When Mr. Gingrich praises the decline in drug use among young people from
1979 to 1992, he is talking about a decline that was just one or 2 percent
a year. Declines in drug use are gradual, at least when compared with the
heated promises we have heard for three decades about a quick elimination
of the problem. Thus a 10-year strategy is reasonable in that it promotes a
steady pressure against drug use less affected by shifting political
forces. An approach that transcends more than two presidential terms even
carries a hope that the issue can be lifted out of partisan conflict.
Demanding quick solutions to the drug problem inevitably leads to
frustration because the decline rate is never as steep as promised. This
may lead to more severe penalties, the scapegoating of minorities and,
finally, discouragement.
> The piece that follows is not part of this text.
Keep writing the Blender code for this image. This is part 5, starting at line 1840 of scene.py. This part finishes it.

Can we say anything positive about the
congressional statement contained in the 1988 Anti-Drug Abuse Act that the
United States should be drug-free by 1995? Such misperceptions of our
experience with drugs create a sense of failure, even though drug use
generally has declined since 1980. Promises of a quick-fix may energize
concerned citizens for a while, but the larger effect is to discourage
them. Repeated, hyped, short-term drug campaigns to end drug abuse "once
and for all" (a federal government slogan of 1972) are reminiscent of
cocaine use: Every time the same dose is taken the impact lessens, the
temptation to increase the dose escalates and, finally, you have burnout.
Gingrich's claim for the Civil War suggests he was not wearing his
historian's cap when he spoke. The Civil War marked the culmination of many
decades of an abolitionist campaign that gradually changed Americans'
attitude toward slavery. Altering perceptions is at the heart of such
principled efforts, and it cannot be done quickly. This is the wisdom of
John Adams's observation that the American Revolution was "done and the
principles all established and the system matured before the year 1775."
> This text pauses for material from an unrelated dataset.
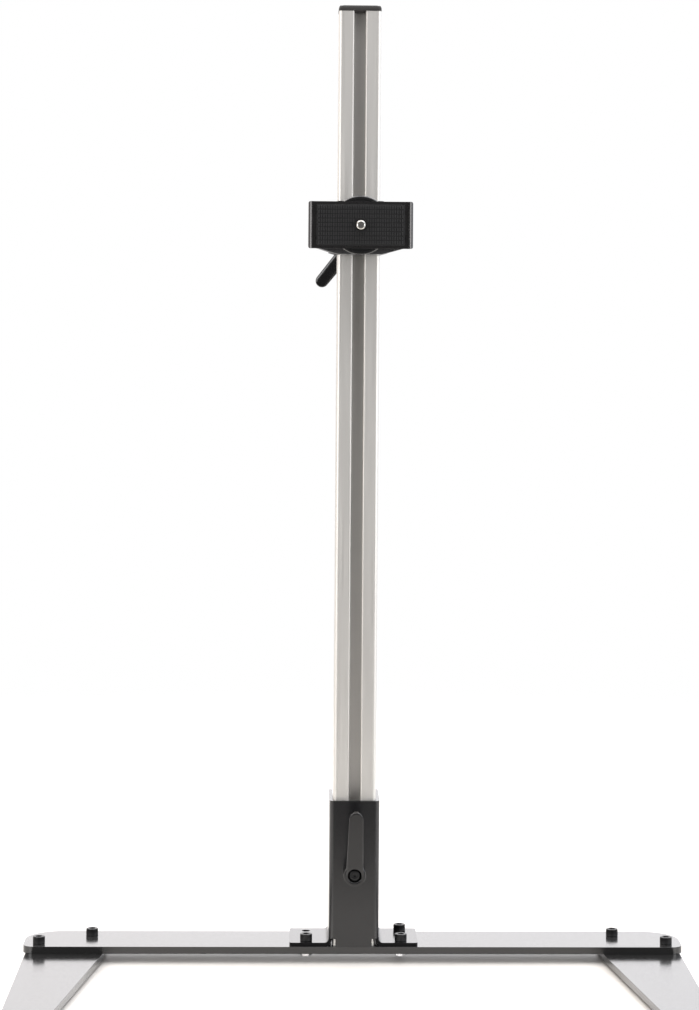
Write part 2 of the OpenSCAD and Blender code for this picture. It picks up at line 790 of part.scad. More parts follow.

For Adams, to focus on the War of Independence was to lose sight of the
"revolution in the minds of the people" that occurred in the two decades
before the shot was fired at Lexington.
This is the historical perspective we must bring to the campaign against
drug abuse, not simplistic references to short wars that supposedly ended
prolonged and embedded social evils.
© Copyright 1998 The Washington Post Company
Checked-by: Richard Lake
After three decades of studying the history of drugs and drug policy in the
United States, I was impressed (and surprised) by the Clinton
administration's recent proposal for a 10-year drug strategy. Here, at
last, comes recognition of the need for a steady and consistent policy over
an appropriate span of time. A common fault in drug policy has been
anticipating or promising dramatic results within an unrealistically brief
period.
Therefore, when the Speaker of the House rejected the strategy's goal as
too drawn out and defeatist, I wondered whether our drug policy could ever
escape the insistent, immediate demands of our political life.
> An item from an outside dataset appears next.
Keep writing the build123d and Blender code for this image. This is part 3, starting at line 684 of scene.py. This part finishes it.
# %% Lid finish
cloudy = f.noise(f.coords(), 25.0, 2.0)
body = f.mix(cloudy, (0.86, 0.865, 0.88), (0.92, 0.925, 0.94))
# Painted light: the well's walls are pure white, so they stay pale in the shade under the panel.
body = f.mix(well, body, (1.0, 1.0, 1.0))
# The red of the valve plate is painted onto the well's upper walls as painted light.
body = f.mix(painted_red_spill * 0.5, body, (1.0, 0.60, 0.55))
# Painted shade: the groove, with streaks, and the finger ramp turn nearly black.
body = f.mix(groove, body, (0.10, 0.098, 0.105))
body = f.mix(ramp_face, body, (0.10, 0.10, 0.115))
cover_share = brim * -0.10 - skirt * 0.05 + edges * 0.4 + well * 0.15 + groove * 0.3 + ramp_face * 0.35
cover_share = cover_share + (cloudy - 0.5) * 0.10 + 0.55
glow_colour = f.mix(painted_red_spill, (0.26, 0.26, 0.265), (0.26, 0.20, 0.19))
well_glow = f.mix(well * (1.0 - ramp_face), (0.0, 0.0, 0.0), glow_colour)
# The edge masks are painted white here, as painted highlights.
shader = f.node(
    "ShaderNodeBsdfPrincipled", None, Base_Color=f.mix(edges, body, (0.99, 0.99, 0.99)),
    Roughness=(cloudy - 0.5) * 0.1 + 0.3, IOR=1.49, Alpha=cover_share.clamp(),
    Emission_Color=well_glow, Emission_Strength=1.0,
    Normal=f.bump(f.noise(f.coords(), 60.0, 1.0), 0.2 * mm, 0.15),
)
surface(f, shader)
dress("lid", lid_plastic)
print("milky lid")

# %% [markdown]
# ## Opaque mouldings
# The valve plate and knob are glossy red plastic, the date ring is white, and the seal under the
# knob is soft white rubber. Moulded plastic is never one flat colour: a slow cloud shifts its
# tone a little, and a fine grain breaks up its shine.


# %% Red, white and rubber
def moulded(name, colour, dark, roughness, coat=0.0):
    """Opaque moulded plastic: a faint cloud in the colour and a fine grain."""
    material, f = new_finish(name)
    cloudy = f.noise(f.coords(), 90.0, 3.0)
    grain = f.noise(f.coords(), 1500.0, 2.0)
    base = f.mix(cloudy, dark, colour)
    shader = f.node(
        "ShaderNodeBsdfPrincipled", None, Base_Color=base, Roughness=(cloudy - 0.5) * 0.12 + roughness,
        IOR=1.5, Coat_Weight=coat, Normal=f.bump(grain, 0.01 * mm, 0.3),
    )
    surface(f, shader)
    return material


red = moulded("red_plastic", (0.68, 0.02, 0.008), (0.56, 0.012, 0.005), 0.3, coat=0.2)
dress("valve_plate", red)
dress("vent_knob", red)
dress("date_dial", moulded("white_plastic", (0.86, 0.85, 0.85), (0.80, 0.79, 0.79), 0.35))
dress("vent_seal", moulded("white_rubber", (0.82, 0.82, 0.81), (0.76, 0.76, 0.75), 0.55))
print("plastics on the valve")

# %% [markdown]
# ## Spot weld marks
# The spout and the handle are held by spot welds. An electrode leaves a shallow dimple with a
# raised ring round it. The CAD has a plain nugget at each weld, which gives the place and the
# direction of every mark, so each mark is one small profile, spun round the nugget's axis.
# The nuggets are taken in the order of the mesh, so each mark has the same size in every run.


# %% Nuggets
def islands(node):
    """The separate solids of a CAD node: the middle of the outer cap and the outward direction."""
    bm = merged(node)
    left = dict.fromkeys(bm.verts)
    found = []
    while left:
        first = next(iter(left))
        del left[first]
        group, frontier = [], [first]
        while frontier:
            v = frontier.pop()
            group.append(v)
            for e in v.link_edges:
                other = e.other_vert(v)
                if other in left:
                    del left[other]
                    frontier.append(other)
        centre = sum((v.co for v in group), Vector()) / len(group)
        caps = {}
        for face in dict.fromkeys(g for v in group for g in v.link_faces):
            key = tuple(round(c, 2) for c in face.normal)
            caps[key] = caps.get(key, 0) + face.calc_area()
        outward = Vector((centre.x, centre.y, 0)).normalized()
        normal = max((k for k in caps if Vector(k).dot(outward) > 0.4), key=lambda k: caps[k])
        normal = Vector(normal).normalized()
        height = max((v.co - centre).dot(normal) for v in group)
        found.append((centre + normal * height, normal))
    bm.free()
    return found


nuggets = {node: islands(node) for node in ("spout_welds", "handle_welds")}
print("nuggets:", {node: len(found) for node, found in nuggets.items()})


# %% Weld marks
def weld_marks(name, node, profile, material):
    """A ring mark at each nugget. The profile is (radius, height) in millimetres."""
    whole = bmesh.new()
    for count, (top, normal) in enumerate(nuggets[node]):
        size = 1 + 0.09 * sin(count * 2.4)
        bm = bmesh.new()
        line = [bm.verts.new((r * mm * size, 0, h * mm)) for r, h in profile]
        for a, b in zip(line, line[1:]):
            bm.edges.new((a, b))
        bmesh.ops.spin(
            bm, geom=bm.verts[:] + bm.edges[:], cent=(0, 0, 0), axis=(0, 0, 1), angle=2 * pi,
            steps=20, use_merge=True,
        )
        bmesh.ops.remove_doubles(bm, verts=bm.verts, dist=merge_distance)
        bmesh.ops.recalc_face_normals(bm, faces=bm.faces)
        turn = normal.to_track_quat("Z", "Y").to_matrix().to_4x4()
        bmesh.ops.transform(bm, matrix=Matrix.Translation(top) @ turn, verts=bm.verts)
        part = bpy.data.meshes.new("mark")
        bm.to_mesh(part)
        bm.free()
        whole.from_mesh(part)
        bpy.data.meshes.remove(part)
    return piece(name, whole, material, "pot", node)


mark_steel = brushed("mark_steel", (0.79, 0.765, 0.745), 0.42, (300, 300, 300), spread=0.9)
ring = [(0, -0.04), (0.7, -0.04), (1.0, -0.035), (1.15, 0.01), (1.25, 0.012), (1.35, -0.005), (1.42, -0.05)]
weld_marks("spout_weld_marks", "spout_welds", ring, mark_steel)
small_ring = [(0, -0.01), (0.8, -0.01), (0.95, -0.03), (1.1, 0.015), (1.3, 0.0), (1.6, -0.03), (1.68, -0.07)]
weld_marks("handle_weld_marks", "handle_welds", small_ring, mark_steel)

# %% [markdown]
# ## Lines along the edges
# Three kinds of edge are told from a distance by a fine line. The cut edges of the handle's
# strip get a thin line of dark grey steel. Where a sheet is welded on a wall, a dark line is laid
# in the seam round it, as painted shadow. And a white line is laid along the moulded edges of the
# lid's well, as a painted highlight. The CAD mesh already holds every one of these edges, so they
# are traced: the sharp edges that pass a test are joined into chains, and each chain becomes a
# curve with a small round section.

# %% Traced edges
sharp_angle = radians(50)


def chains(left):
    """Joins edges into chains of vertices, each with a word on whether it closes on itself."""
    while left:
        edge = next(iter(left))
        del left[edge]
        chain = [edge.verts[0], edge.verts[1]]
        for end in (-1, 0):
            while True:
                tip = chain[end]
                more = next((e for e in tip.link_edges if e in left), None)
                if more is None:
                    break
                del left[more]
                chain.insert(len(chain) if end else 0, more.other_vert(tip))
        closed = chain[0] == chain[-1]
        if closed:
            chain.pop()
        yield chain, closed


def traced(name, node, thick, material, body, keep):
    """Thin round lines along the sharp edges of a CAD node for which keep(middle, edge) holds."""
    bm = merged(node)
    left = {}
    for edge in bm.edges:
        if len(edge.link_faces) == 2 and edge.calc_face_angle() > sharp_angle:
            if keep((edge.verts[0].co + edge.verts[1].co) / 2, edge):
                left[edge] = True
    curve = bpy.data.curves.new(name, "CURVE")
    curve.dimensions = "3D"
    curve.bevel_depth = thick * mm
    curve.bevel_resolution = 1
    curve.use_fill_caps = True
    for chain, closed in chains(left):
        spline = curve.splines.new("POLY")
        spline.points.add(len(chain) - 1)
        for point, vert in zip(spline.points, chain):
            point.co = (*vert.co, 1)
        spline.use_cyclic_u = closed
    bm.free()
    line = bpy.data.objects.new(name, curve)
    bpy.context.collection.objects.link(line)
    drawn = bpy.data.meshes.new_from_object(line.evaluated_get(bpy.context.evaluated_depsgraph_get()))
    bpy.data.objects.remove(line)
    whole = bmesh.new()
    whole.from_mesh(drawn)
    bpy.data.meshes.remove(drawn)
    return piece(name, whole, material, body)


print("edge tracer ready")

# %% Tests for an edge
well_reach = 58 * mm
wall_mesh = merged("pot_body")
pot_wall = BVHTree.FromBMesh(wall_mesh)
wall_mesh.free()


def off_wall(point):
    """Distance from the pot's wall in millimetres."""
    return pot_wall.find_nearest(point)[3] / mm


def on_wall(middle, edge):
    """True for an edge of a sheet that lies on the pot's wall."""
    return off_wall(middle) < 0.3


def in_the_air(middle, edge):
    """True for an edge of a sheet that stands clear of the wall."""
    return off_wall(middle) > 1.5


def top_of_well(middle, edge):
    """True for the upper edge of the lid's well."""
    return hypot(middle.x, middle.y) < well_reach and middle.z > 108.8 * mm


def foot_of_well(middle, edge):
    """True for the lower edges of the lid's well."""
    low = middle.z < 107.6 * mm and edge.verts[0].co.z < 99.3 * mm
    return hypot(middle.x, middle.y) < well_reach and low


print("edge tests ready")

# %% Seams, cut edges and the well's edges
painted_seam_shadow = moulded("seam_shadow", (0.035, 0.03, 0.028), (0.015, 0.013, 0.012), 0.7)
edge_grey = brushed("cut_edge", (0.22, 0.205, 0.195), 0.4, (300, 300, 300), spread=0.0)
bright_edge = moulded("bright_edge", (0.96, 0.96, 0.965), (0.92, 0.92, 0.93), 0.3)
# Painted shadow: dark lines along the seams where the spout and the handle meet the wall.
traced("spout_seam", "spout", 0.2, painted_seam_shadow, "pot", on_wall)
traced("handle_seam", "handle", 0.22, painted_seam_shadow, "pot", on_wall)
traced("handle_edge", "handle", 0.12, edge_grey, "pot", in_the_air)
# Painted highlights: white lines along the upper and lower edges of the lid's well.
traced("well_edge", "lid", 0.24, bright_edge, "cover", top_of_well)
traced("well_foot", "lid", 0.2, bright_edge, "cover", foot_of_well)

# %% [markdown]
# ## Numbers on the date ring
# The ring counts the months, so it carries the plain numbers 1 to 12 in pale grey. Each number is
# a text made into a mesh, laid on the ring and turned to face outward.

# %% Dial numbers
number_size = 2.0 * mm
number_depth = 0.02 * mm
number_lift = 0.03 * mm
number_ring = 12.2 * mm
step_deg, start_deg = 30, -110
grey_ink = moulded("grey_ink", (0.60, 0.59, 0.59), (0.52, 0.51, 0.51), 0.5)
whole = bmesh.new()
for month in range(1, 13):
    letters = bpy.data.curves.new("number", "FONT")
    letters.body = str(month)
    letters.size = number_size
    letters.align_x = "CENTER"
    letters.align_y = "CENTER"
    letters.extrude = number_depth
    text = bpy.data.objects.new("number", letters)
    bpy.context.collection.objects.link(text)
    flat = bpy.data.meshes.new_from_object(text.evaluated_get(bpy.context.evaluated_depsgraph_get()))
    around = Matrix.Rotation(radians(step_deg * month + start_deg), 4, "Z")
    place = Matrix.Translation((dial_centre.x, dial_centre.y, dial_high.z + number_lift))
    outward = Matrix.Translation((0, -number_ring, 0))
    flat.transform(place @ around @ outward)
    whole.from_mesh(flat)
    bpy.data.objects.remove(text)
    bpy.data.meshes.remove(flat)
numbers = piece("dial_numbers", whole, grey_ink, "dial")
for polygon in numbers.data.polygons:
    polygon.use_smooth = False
Newt Gingrich feels that a 10-year strategy indicates pessimism and perhaps
lassitude in dealing with the drug problem. The Civil War, he says, "took
just four years to save the Union and abolish slavery." Why can't we solve
the drug problem, another form of slavery, in just a few years?
A look at our first drug epidemic, which peaked between 1900 and World War
I, reminds us that the duration of a wave of drug abuse has been roughly a
half-century even in the face of severe penalties and popular condemnation.
To approach the drug problem as if it were the gasoline shortage of the
1970s is to misunderstand the nature of the problem. Reducing and stopping
drug use requires fundamental changes in the attitudes of millions of
Americans, and that shift in attitude is more gradual than we would wish.
When Mr. Gingrich praises the decline in drug use among young people from
1979 to 1992, he is talking about a decline that was just one or 2 percent
a year. Declines in drug use are gradual, at least when compared with the
heated promises we have heard for three decades about a quick elimination
of the problem. Thus a 10-year strategy is reasonable in that it promotes a
steady pressure against drug use less affected by shifting political
forces. An approach that transcends more than two presidential terms even
carries a hope that the issue can be lifted out of partisan conflict.
Demanding quick solutions to the drug problem inevitably leads to
frustration because the decline rate is never as steep as promised. This
may lead to more severe penalties, the scapegoating of minorities and,
finally, discouragement. Can we say anything positive about the
congressional statement contained in the 1988 Anti-Drug Abuse Act that the
United States should be drug-free by 1995? Such misperceptions of our
experience with drugs create a sense of failure, even though drug use
generally has declined since 1980. Promises of a quick-fix may energize
concerned citizens for a while, but the larger effect is to discourage
them. Repeated, hyped, short-term drug campaigns to end drug abuse "once
and for all" (a federal government slogan of 1972) are reminiscent of
cocaine use: Every time the same dose is taken the impact lessens, the
temptation to increase the dose escalates and, finally, you have burnout.
Gingrich's claim for the Civil War suggests he was not wearing his
historian's cap when he spoke. The Civil War marked the culmination of many
decades of an abolitionist campaign that gradually changed Americans'
attitude toward slavery. Altering perceptions is at the heart of such
principled efforts, and it cannot be done quickly. This is the wisdom of
John Adams's observation that the American Revolution was "done and the
principles all established and the system matured before the year 1775."
For Adams, to focus on the War of Independence was to lose sight of the
"revolution in the minds of the people" that occurred in the two decades
before the shot was fired at Lexington.
This is the historical perspective we must bring to the campaign against
drug abuse, not simplistic references to short wars that supposedly ended
prolonged and embedded social evils.